Q12: What do you think is the first step to be taken in addressing the issues in Leicester?
A: During our inquiry, we were shocked to hear about the labour abuses and illegal underpayment of textile workers in Leicester. As a first step, all companies with manufacturing operations in Leicester should engage with the Ethical Trading Initiative (ETI) and participate in its working group addressing the labour issues in Leicester. We would also like to see fast fashion firms like Boohoo start to recognise and engage with trade unions.
Q13: Why do you think companies are not tracing their supply chains to lower Tiers and how can the government provide incentives for this?
A: Some retailers are working hard to trace their supply chains to lower tiers. This demonstrates that the technology and capability to trace to lower tiers is available. Retailers should take full responsibility for their supply chains to ensure social and environmental abuses are not present. They should invest in this technology as the earliest possible opportunity. The Government can strengthen the Companies Act and Modern Slavery Act to ensure companies perform due diligence checks across their supply chains.

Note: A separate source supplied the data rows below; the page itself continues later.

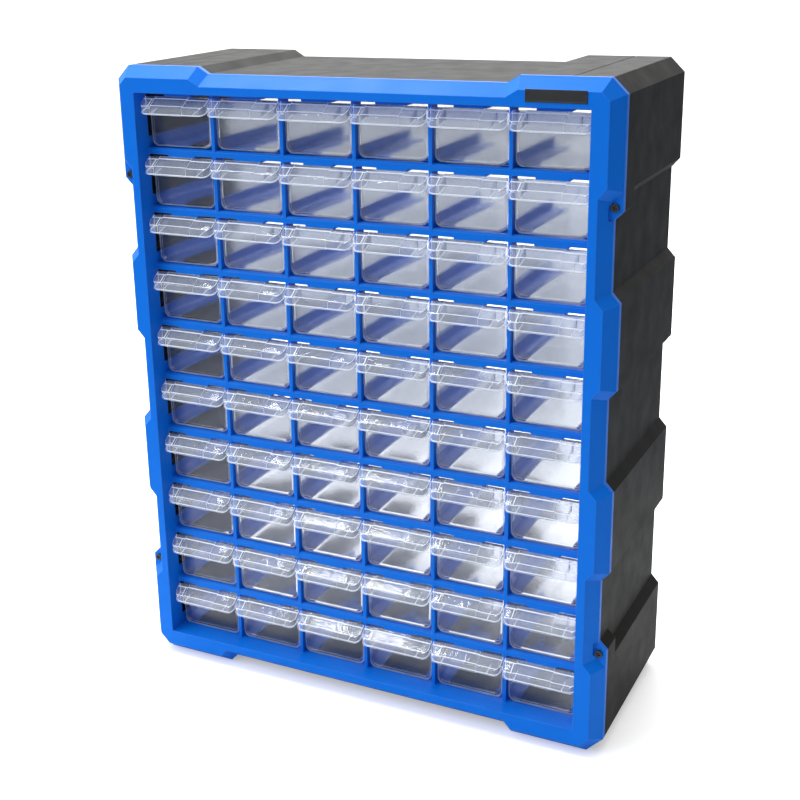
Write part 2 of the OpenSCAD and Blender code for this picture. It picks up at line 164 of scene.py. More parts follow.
class DrawerPlasticSettings(bpy.types.PropertyGroup):
    """Frosted drawers."""

    tint: FloatVectorProperty(
        name="Tint", description="Colour of the frosted plastic",
        subtype="COLOR", size=3, min=0, max=1, default=(0.72, 0.76, 0.84))
    clearness: FloatProperty(
        name="Clearness", description="Share of the light that passes straight through",
        subtype="FACTOR", min=0, max=1, default=0.99)
    roughness: FloatProperty(
        name="Roughness", description="Frosting of the walls",
        subtype="FACTOR", min=0, max=1, default=0.15)
    hood_roughness: FloatProperty(
        name="Hood Roughness", description="Frosting of the hoods",
        subtype="FACTOR", min=0, max=1, default=0.16)
    hood_colour: FloatVectorProperty(
        name="Hood Colour", description="Milky colour of the hoods",
        subtype="COLOR", size=3, min=0, max=1, default=(0.66, 0.76, 0.95))
    wall_veil: FloatProperty(
        name="Wall Veil", description="Share of the view that each skin of a side wall hides",
        subtype="FACTOR", min=0, max=1, default=0.07)
    hood_veil: FloatProperty(
        name="Hood Veil", description="Share of the view that each skin of the hood hides",
        subtype="FACTOR", min=0, max=1, default=0.2)
    rim_colour: FloatVectorProperty(
        name="Rim Colour", description="Milky colour of the rim of the front wall",
        subtype="COLOR", size=3, min=0, max=1, default=(0.50, 0.62, 0.85))
    rim_veil: FloatProperty(
        name="Rim Veil", description="Share of the view that the rim hides",
        subtype="FACTOR", min=0, max=1, default=0.85)
    # Partly painted highlight: the milky white of the edges and hood lines stands in for light they
    # catch
    edge_milk_and_highlight_colour: FloatVectorProperty(
        name="Edge Milk And Highlight Colour", description="Milky white of the rounded edges",
        subtype="COLOR", size=3, min=0, max=1, default=(0.86, 0.92, 1.0))
    # Painted light: the edges glow though nothing lights them
    edge_painted_light: FloatProperty(
        name="Edge Painted Light", description="Light that the edges gather from the rest of the drawer",
        min=0, max=1, default=0.22)
    # The hood's lines are painted highlights in the edge finish
    line_width: FloatProperty(
        name="Line Width", description="Width of the milky lines on the hood",
        unit="LENGTH", min=0.0001, max=0.0006, precision=5, default=0.00048)
    edge_width: FloatProperty(
        name="Edge Width", description="Rounding of the drawers' edges",
        unit="LENGTH", min=0.0001, max=0.0004, precision=5, default=0.0002)
    fold_place: FloatProperty(
        name="Fold Place", description="Distance of the hood's ridge from the front wall",
        unit="LENGTH", min=0.002, max=0.008, precision=4, default=0.0047)
    rib_place: FloatProperty(
        name="Rib Place", description="Distance of the hood's rib line from its middle",
        unit="LENGTH", min=0.018, max=0.024, precision=4, default=0.0202)
    top_rise: FloatProperty(
        name="Top Rise", description="Rise of the hood's top, as a share of the solid's",
        min=1, max=1.28, default=1.27)
    front_drop: FloatProperty(
        name="Front Drop", description="How far the front wall reaches below the drawer's floor",
        unit="LENGTH", min=0, max=0.0015, precision=4, default=0.0014)
    front_spread: FloatProperty(
        name="Front Spread",
        description="Width of the front wall, as a share of the drawer behind it",
        min=1, max=1.05, default=1.045)
    wall_rounding: FloatProperty(
        name="Wall Rounding", description="Rounding round the front wall",
        unit="LENGTH", min=0.0005, max=0.003, precision=4, default=0.0013)
    ripple_size: FloatProperty(
        name="Ripple Size", description="Distance between the ripples on the hoods",
        unit="LENGTH", min=0.001, max=0.05, precision=4, default=0.008)
    ripple_depth: FloatProperty(
        name="Ripple Depth", description="Height of the ripples on the hoods",
        unit="LENGTH", min=0, max=0.002, precision=5, default=0.00035)


class NamePlateSettings(bpy.types.PropertyGroup):
    """Bare plate on the frame's top border."""

    width: FloatProperty(
        name="Width", description="Width of the plate",
        unit="LENGTH", min=0.01, max=0.1, precision=4, default=0.0402)
    height: FloatProperty(
        name="Height", description="Height of the plate",
        unit="LENGTH", min=0.003, max=0.015, precision=4, default=0.0081)
    thickness: FloatProperty(
        name="Thickness", description="How far the plate stands proud of the frame",
        unit="LENGTH", min=0.0002, max=0.002, precision=4, default=0.0006)
    middle_x: FloatProperty(
        name="Middle X", description="Plate's middle, from the cabinet's middle",
        unit="LENGTH", min=-0.2, max=0.2, precision=4, default=0.1479)
    middle_z: FloatProperty(
        name="Middle Z", description="Plate's middle, above the floor",
        unit="LENGTH", min=0, max=0.5, precision=4, default=0.46275)
    colour: FloatVectorProperty(
        name="Colour", description="Black of the plate",
        subtype="COLOR", size=3, min=0, max=1, default=(0.010, 0.010, 0.011))


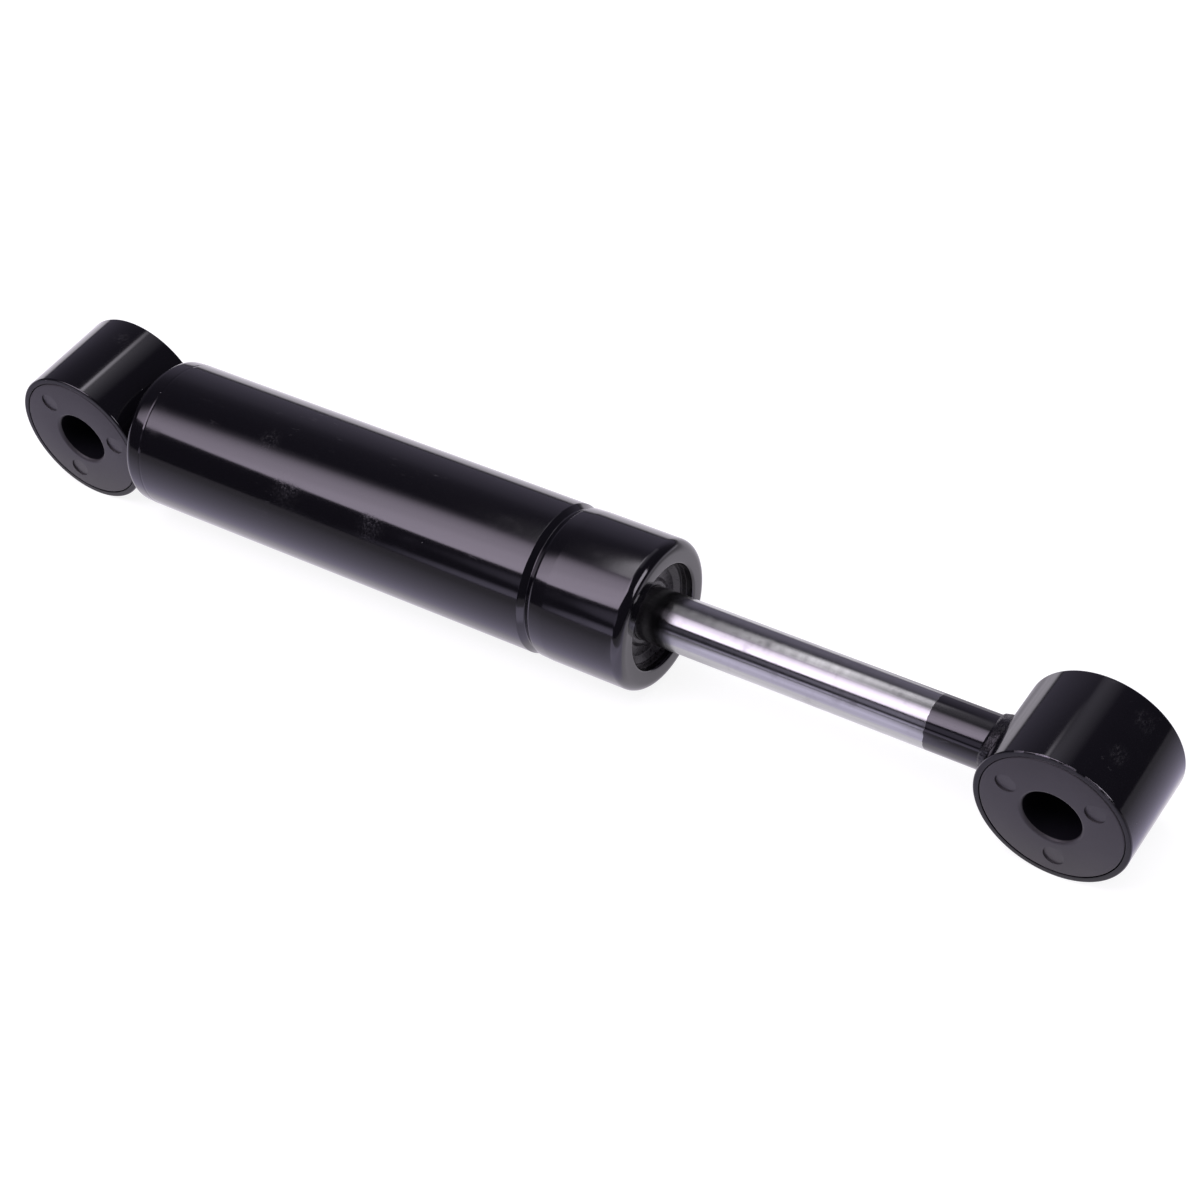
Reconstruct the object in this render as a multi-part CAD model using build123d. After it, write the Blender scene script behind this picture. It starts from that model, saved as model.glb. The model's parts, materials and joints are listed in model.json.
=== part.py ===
from build123d import *
from math import cos, pi, radians, sin, sqrt
import os

# Gas spring with an eye at each end, in millimetres.
# +X runs from the tube eye to the rod eye, +Y along the eye bores, +Z up.
# The origin is the middle of the tube eye's bore, and the spring is fully extended.

# Tube
TUBE_D = 28.0
TUBE_WALL = 1.5
LIP_BEND = 2.0
MOUTH_D = 19.6
MOUTH_ROUND = 0.7
GROOVE_DEPTH = 0.9
GROOVE_WIDTH = 1.2
GROOVE_ROUND = 0.25
GROOVE_DISH_WIDTH = 4.4
GROOVE_DISH_DEPTH = 0.3
GROOVE_DISH_ROUND = 3.0
GROOVE_BACK_ROUND = 0.7

# Rod
ROD_D = 10.0
SPIGOT_D = 7.0
SPIGOT_CHAMFER = 0.6
STROKE = 45.0
CHROME_LEFT = 8.3
PAINTED_LENGTH = 11.7

# Eyes, which are cut from the same stock as the tube
EYE_D = TUBE_D
EYE_WIDTH = 20.0
EYE_WALL = 1.1
EYE_EDGE_ROUND = 0.35
BORE_D = 10.5
BORE_EDGE_ROUND = 0.7
BUSHING_EDGE_ROUND = 0.3
PIN_MARK_COUNT = 3
PIN_MARK_D = 3.8
PIN_MARK_DEPTH = 0.2
TUBE_EYE_MARK_TURN = 11.0
ROD_EYE_MARK_TURN = 33.0

# Welds
WELD_ROOT = 0.3
TUBE_WELD_LEG = 2.6
ROD_WELD_LEG = 0.8
ROD_WELD_RUN = 2.2

# Plug in the closed end
PLUG_LENGTH = 7.0
PLUG_NECK_D = 13.0
PLUG_CHAMFER = 0.8

# Gas side and floating piston
GAS_LENGTH = 18.5
OIL_LEFT = 1.5
SEPARATOR_LENGTH = 7.0
SEPARATOR_WEB = 2.2
SEPARATOR_RIM = 3.6

# Piston
PISTON_LENGTH = 7.0
PISTON_GAP = 0.3
PISTON_CHAMFER = 0.5
PISTON_RING_WIDTH = 3.0
PISTON_RING_DEPTH = 1.9
PORT_COUNT = 6
PORT_D = 1.8
PORT_CIRCLE_D = 15.0
DISC_THICKNESS = 0.6
COMPRESSION_DISC_D = 18.4
REBOUND_DISC_D = 18.0
WASHER_THICKNESS = 1.0
WASHER_D = 13.0
STOP_THICKNESS = 1.2
STOP_D = 16.0
NUT_FLATS = 11.0
NUT_THICKNESS = 4.0
TIP_LENGTH = 1.0
BUMPER_LENGTH = 3.6
BUMPER_D = 17.0
BUMPER_ROUND = 0.8

# Guide and seal pack
REST_GAP = 0.3
GUIDE_LENGTH = 8.0
GUIDE_STANDOFF = 1.6
GUIDE_BUSH_WALL = 1.0
GUIDE_COUNTERBORE = 0.8
SEAL_LENGTH = 4.5
SEAL_LIP_ROOM = 0.9
SEAL_SLOT_DEPTH = 2.4
SPACER_LENGTH = 1.5
CAP_LENGTH = 3.6
CAP_RECESS = 1.8
CAP_LEDGE = 0.55
CAP_LEDGE_DEPTH = 1.0
CAP_SLOPE = 0.95
CAP_COLLAR = 1.3
CAP_COLLAR_HEIGHT = 0.4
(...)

Q14: Do you see the government introducing funding schemes for companies/ projects/ technologies that aim to solve some of the problems identified in the report, such as solving the microfiber pollution issue (recommendation 8) and improving traceability of materials (recommendation 6)? Do you think this would be effective?
A: We have called for the Government to set up a new investment fund to stimulate markets for recycled fibres. Ministers can also facilitate collaboration on issues such as microfibre pollution and traceability, however, the ultimate responsibility lies with companies who produce the products.
Research should not be used as an excuse for inaction. The technology exists to trace materials and products through their supply chains. Companies should invest in and adopt this technology. Companies can also come together and pool resources to solve industry issues such as microfibre pollution. They should be proactive and engage with research initiatives such as the Microfibre Consortium.